Nous pouvons donc affirmer que nous sommes quasiment revenus sur les niveaux de taux d’avant-COVID et que le 30 ans US a même dépassé d’une vingtaine de points de base son niveau de janvier 2020. Seul, le taux réel long reste clairement au-dessous de son niveau du 22 janvier 2020 puis qu’à la clôture de vendredi, il valait 0,16% contre 0,45% 14 mois plus tôt. Tout cela «grâce» à l’explosion du breakeven d’inflation, synonyme de craintes inflationnistes. 

Il fallait opter pour la prise de risque dans des crédits high beta à rendement
suffisamment élevé et corrélé à l’évolution des marchés actions.

Pour mémoire, à ces mêmes deux dates, le S&P500 atteignait respectivement 3'321 points et 3'913 points, ce qui laisse rêveur. Ce retour à la case départ s’est précipité au cours de ce premier trimestre de tous les dangers. Les anticipations de reflation ont laissé place à des craintes d’un retour violent d’inflation et qui plus est, un retour mal, ou non maîtrisé par une Fed behind the curve. La courbe a donc amorcé un mouvement de steepening impressionnant d’autant plus que la Fed n’a pas l’intention de remonter ses taux directeurs de sitôt, laissant à la partie courbe le bénéfice du doute. 

Que fallait-il faire au cours de ce premier trimestre?
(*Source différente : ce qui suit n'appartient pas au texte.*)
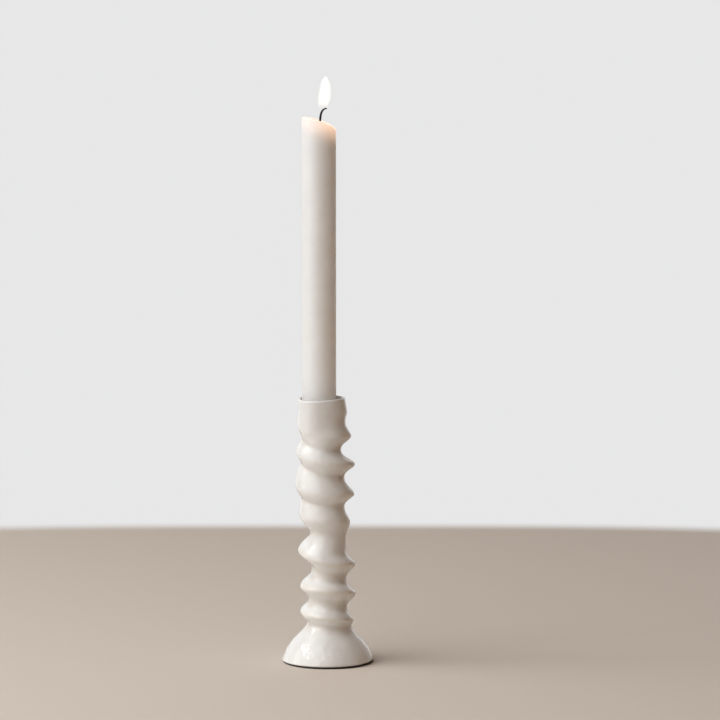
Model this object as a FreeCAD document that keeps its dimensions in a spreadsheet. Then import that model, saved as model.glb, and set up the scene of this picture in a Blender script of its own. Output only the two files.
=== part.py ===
import FreeCAD
import Part
import Sketcher
import math
import os

# Spiral candle holder: one glazed ceramic piece with a twisted stem, a felt pad under its foot,
# and a straight wax candle with its wick standing in the socket.
# Millimetres, Z up, the middle of the resting face at the origin, the viewer on the side of -Y.

doc = FreeCAD.newDocument("spiral_candle_holder")

# Driving sizes in millimetres, and shares of them
sizes = [
    ("holder_height", 172.0),
    ("foot_radius", 30.0),
    ("foot_blend", 2.5),
    ("collar_wall", 4.15),
    ("rim_lean", 4.35),
    ("lip_round", 1.2),
    ("pad_thickness", 1.2),
    ("pad_inset", 1.2),
    ("candle_radius", 11.0),
    ("candle_length", 200.3),
    ("candle_burn_drop", 7.1),
    ("candle_base_gap", 0.3),
    ("socket_clearance", 0.3),
    ("socket_depth", 20.0),
    ("socket_shift", 1.2),
    ("socket_mouth", 1.0),
    ("socket_floor", 10.0),
    ("wick_radius", 0.6),
    ("wick_hole_clearance", 0.05),
    ("wick_base_gap", 2.0),
    ("wick_stand", 4.4),
    ("wick_bend_radius", 4.0),
    ("stem_bore_radius", 4.5),
    ("cut_overrun", 1.0),
]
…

Tout d’abord, se débarrasser des taux longs et diminuer la duration! Ensuite, il était impératif, pour ceux qui détenaient des TIPS, de prendre des profits avant qu’ils fondent comme neige au soleil dès que les breakevens atteignaient leur plafond de verre. Ensuite, il fallait continuer de faire confiance aux crédits, mais pas tous! 

Comme nous l’avions déjà mentionné dans une précédente chronique, la trop grande qualité, pas assez protégée par des spreads trop minces, s’est comportée comme un proxy de la dette gouvernementale. Il fallait donc opter pour la prise de risque dans des crédits high beta à rendement suffisamment élevé et corrélé à l’évolution des marchés actions. Force est de constater que les marchés obligataires dans leur ensemble auront rendu une copie médiocre au cours de ce premier quart de l’année 2021 mais après avoir regardé dans le rétroviseur, il faut partir à la recherche d’opportunités d’investissement pour les mois à venir. Reste à savoir dans quelles classes d’actifs et à quel moment il faudra y aller!
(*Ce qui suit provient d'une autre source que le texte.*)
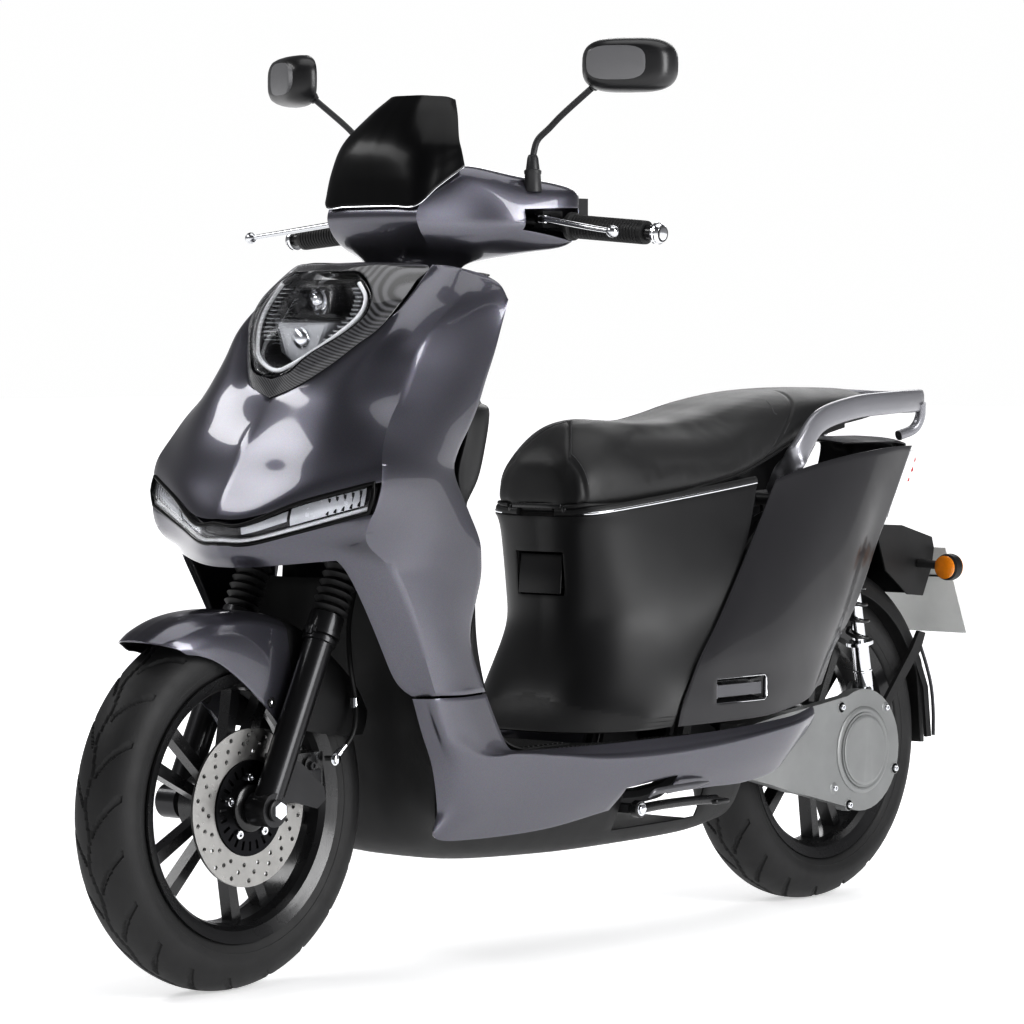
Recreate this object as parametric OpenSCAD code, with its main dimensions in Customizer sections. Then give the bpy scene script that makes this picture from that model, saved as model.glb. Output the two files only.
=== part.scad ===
// Electric moped scooter with a step-through floor.
// Front of the machine faces -Y, its left side faces +X, the ground is z = 0.
// Points are laid out from the middle of the wheelbase; rig() then moves everything so that the
// origin lies on the ground below the middle of the overall length. Units are millimetres.

/* [Wheels] */
// Outer radius of the front tyre
front_tyre_r = 258; // [252:1:260]
// Width of the front tyre
front_tyre_w = 100; // [90:1:104]
// Outer radius of the rear tyre
rear_tyre_r = 256; // [250:1:258]
// Width of the rear tyre
rear_tyre_w = 112; // [100:1:114]
// Number of spoke pairs in each wheel
spoke_pairs = 5; // [3:1:6]
// Outer radius of the brake discs
disc_r = 110; // [100:1:112]
// Drilled holes in one row of a brake disc
disc_holes = 18; // [12:1:20]

/* [Steering] */
// Radius of the fork's chromed tubes
fork_tube_r = 15; // [13:0.5:15.5]
// Outer radius of the fork's lower legs
fork_leg_r = 21; // [20:0.5:22]
// Radius of the handlebar tube
bar_r = 11.1; // [10:0.1:11.1]
// Radius of the rubber grips
grip_r = 16.5; // [15:0.5:17.5]

/* [Suspension] */
// Turns of each rear spring
spring_turns = 6; // [4:1:7]
// Wire radius of the rear springs
spring_wire_r = 3.2; // [2.5:0.1:3.5]

/* [Panels] */
// Thickness of the body panels
panel_t = 2.6; // [2:0.1:3]
// Surface steps between two control points of a panel
panel_steps = 2; // [1:1:3]

/* [Hidden] */
$fn = 48;

// distance from the middle of the wheelbase to the middle of the overall length
overall_shift = -36;

// axles and pivots
front_axle_at = [0, -675, 258];
rear_axle_at = [0, 675, 256];
caster = 26;
swing_pivot = [0, 340, 285];
shock_low = [90, 722, 338];
shock_top = [90, 668, 612];
axle_r = 7.5;
run_gap = 0.05;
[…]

Le souhaitable et le probable

De nombreux économistes réputés ont récemment affirmé que ces hausses de taux longs sont finalement une bonne nouvelle. Il s’agit, selon eux, de la preuve que les marchés ont confiance dans la croissance. C’est vrai en grande partie. Le rebond de croissance va être fort mais pas forcément suffisant. Nous allons surtout, au cours de ce deuxième trimestre, essayer de distinguer le souhaitable et le probable. Le souhaitable serait que les taux longs se stabilisent autour de leur niveau actuel et amorcent éventuellement une très légère baisse. Le probable (avouons que nous ne prenons pas trop de risque!) est que nous allons connaître des séances de forte volatilité. 
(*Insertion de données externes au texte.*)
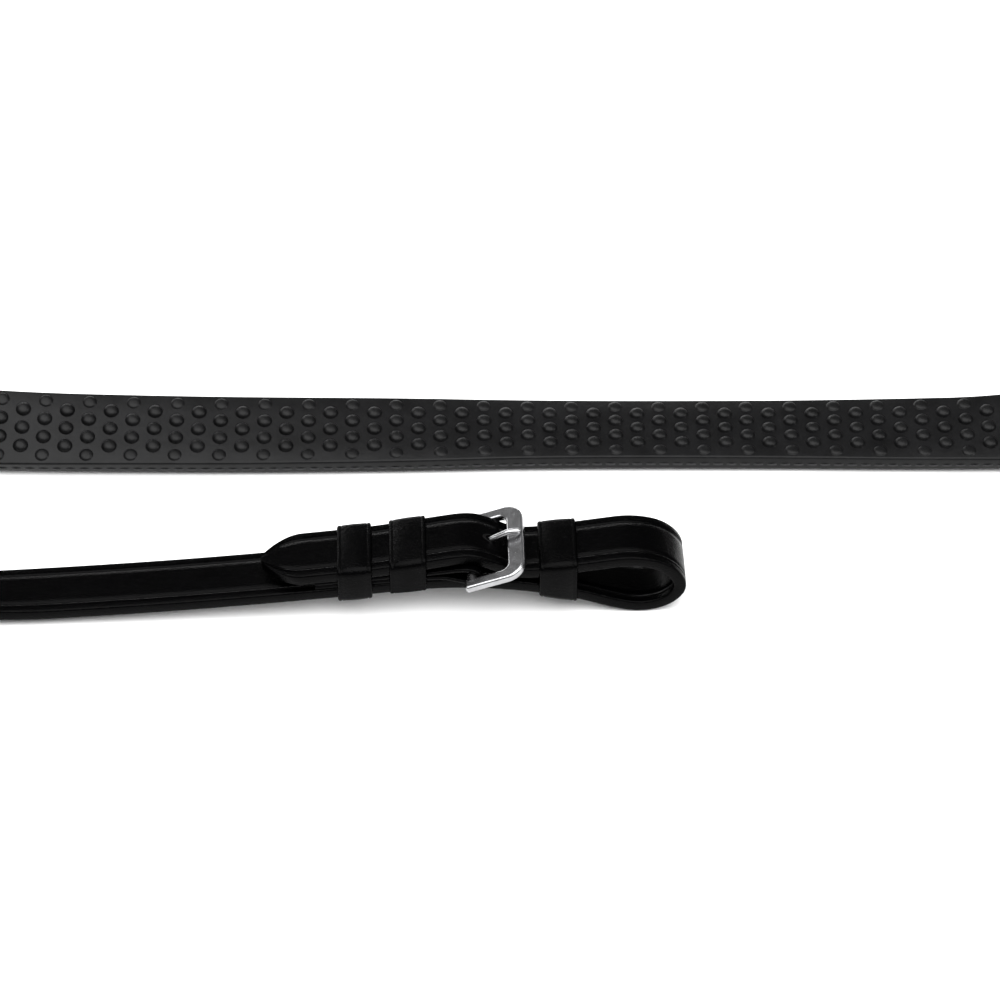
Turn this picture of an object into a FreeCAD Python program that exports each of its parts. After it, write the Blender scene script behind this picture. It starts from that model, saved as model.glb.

Ne nous trompons pas, c’est bien Jerome Powell
qui sifflera tôt ou tard la fin de la récréation.

Cela signifie que nos niveaux-clés de retour sur les taux longs US (à savoir 1,75% sur le 10 ans et 2,5% sur le 30 ans) pourraient être allègrement dépassés à l’occasion de sell-offs, suite à une publication de CPI élevés (alors que tout le monde s’y attend) ou suite à une communication ambigüe de la Fed. Ne nous trompons pas, c’est bien Jerome Powell qui sifflera tôt ou tard la fin de la récréation, lorsque les niveaux de taux longs deviendront douloureux pour l’économie américaine et remettront en cause le scénario de retour à la normale. 

Sur les marchés de crédits, volatils également mais potentiellement moins que celui des emprunts d’états, nous continuerons à privilégier la dette hybride. Une inconnue va toutefois se rajouter dans l’équation: le comportement des investisseurs vis-à-vis des obligations. Vont-ils délaisser le fixed-income ou conserver leurs positions? Elaborer des stratégies est une chose, les mettre en œuvre dans un contexte défavorable en termes de flux en est une autre. Il nous reste donc à convaincre les investisseurs à ne pas jeter le bébé avec l’eau du bain! Les marchés de taux n’ont pas dit leur dernier mot. Bon deuxième trimestre à tous!